Gianmarco e Attilio non potrebbero essere più diversi. Uno è istrionico, irrefrenabile nelle emozioni, quasi bulimico nella carica umana capace di contagiare il mondo che viene a contatto con lui. L’altro è sicuramente più schivo, all’apparenza più riflessivo, abituato a prendersi il bastone del comando nel lavoro ma a porsi con presenza lieve e discreta, per quanto godibile, al di fuori di esso.
Uno è un sentiero ancora inesplorato nella sua maturità, uno spirito libero che deve decidere come incanalare il suo genio dopo averlo fatto deflagrare sul parquet da giocatore. L’altro è un signore che ha già costruito la casa della propria esistenza, pur conservando una fame atavica di novità e sfide come dimostrato nell’avventura varesina. Uno è un recente passato, sfortunato e un po’ gramo, un sogno collettivo vissuto a metà, un qualcosa che ci appartiene come popolo nonostante lui stesso non sappia (e noi con lui) quale possa essere il futuro che ci accomunerà
ancora. L’altro è il presente che ci ha fatto rinascere, un’ancora di salvezza scorta quasi per caso fra le onde che dovrebbe essere anche il domani degli uomini di buon senso: davvero non si riesce a trovare anche solo una motivazione per non permettergli di giocarsi le sue chance in una storia da scrivere su un libro ancora bianco.
Pozzecco e Caja, i veri protagonisti dell’ultimo romanzo biancorosso, il giorno e la notte che piacerebbero a uno scrittore proprio perché incompatibili ma conseguenziali, si sublimano nella partita di stasera (ore 18.15) al Palawhirlpool. Di fronte c’è un’occasione che – scavando oltre la sua inutilità per gli obiettivi sportivi – vale tanto per entrambi. Il Poz, seduto sul solito seggiolino di parterre a fianco della guida spirituale Renzo Cimberio, assisterà da fuori a un match che il destino gli ha tolto in modo un po’ crudele. In un mondo giusto, ad accogliere Capo d’Orlando avrebbe dovuto esserci lui, abbracciando quello che per sempre rimarrà il suo inizio in giacca e cravatta e su una panchina. In una fiaba sarebbe stato lui a trascinarsi e trascinare con l’inevitabile commozione, a scherzare con gli ex pretoriani Basile e Soragna, a onorare quella Orlandina di cui è stato re e che a lui si è affidata per conquistare la ribalta. Così non sarà e probabilmente importa a pochi: questo insieme di emozioni negate non verrà registrato dalle cronache e resterà un cruccio intimo. A Gianmarco, però, va reso onore, fosse anche semplicemente citandolo nella storia minima odierna: oggi Masnago avrà quantomeno uno spettatore diverso da tutti gli altri, nessuno escluso.
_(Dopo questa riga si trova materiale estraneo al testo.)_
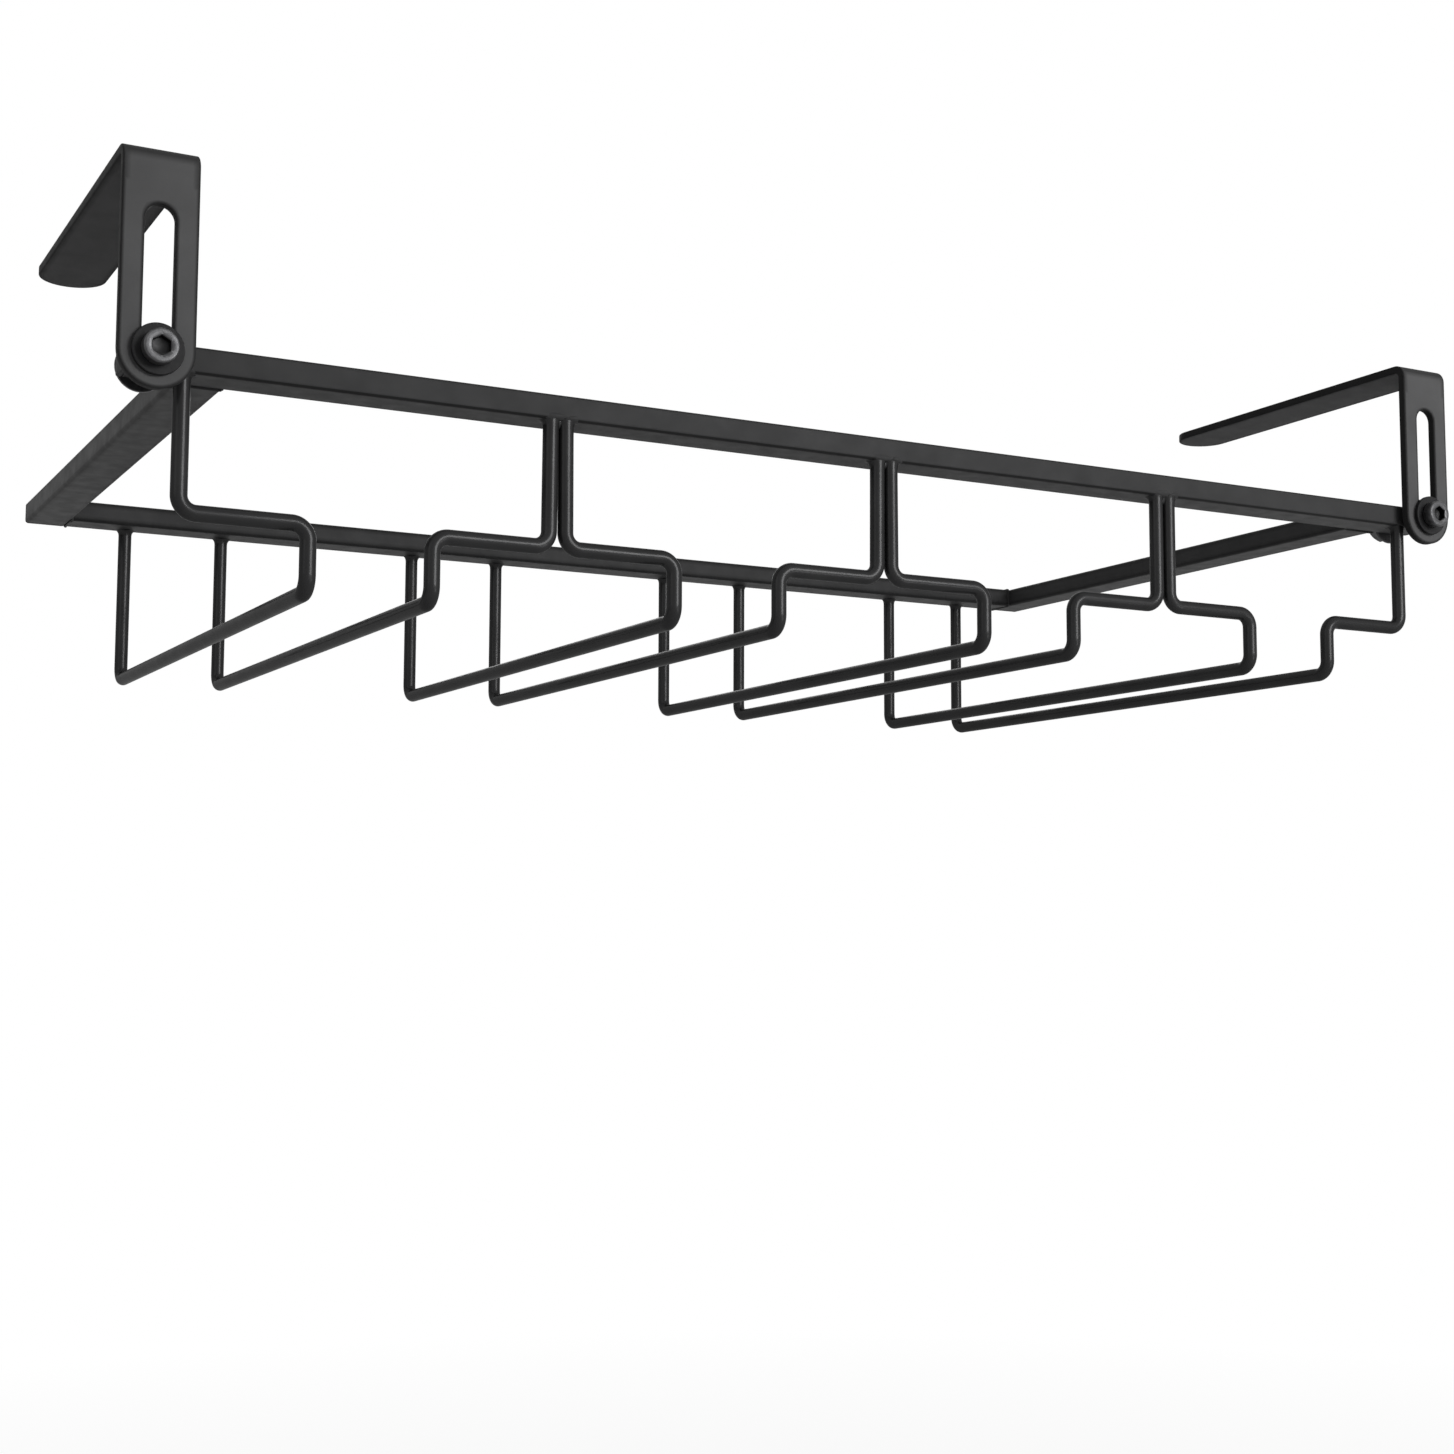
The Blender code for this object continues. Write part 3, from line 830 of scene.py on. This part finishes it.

“Artiglio”, invece, lotterà per dimostrare nuovamente qualcosa a una platea che non sa ancora se amarlo incondizionatamente. È il fato degli uomini che hanno bisogno dei fatti per brillare: luce propria la possiedono solo le stelle nel cielo, il resto è arbitrario. Arbitraria è la fama che uno si porta dietro, arbitrario è l’apprezzamento che si basa sull’apparenza, arbitrarie sono le scelte, in qualunque senso andranno. Caja, però, ha dalla sua una classifica rivoltata come un calzino, una squadra che seguendolo come un mantra è diventata tale, un gioco piacevole che non si apprezzava a questi lidi da almeno un anno e mezzo. Più fatti di così non si può. Ne mancano altri tre per completare l’opera, poi sarà quel che sarà.
Per il resto Varese-Capo d’Orlando è una cosa così, da prendere un po’ come viene: fosse la replica di Sassari ci divertiremmo tutti. Mancherà quasi certamente Eyenga ed è un brutto colpo per lo spettacolo; ci sarà Diawara, cui auguriamo di trovare un minimo di soddisfazione dopo tanto penare per i problemi fisici; ci saranno la comparsa Okoye che tanto si impegna per diventare attore, un Casella che potrebbe trovare nel “tempo spazzatura” la sua nuova primavera e un Rautins chiamato a non lasciare un ricordo definitivamente negativo. Perché – per lui e tanti altri – fra meno di un mese solo il ricordo dovrebbe restare. Capo d’Orlando è serena e sbarazzina, tira da fuori con mano leggera e conta su un mix italo-americano piuttosto valido, tra vecchi lupi del parquet e nomi in rampa di lancio: occhio a McGee e Hunt, due fili dello stesso gomitolo, ma attenzione anche a chi – Basile, Soragna, Pecile e Nicevic – dopo aver salutato il Poz proverà anche a farci la festa.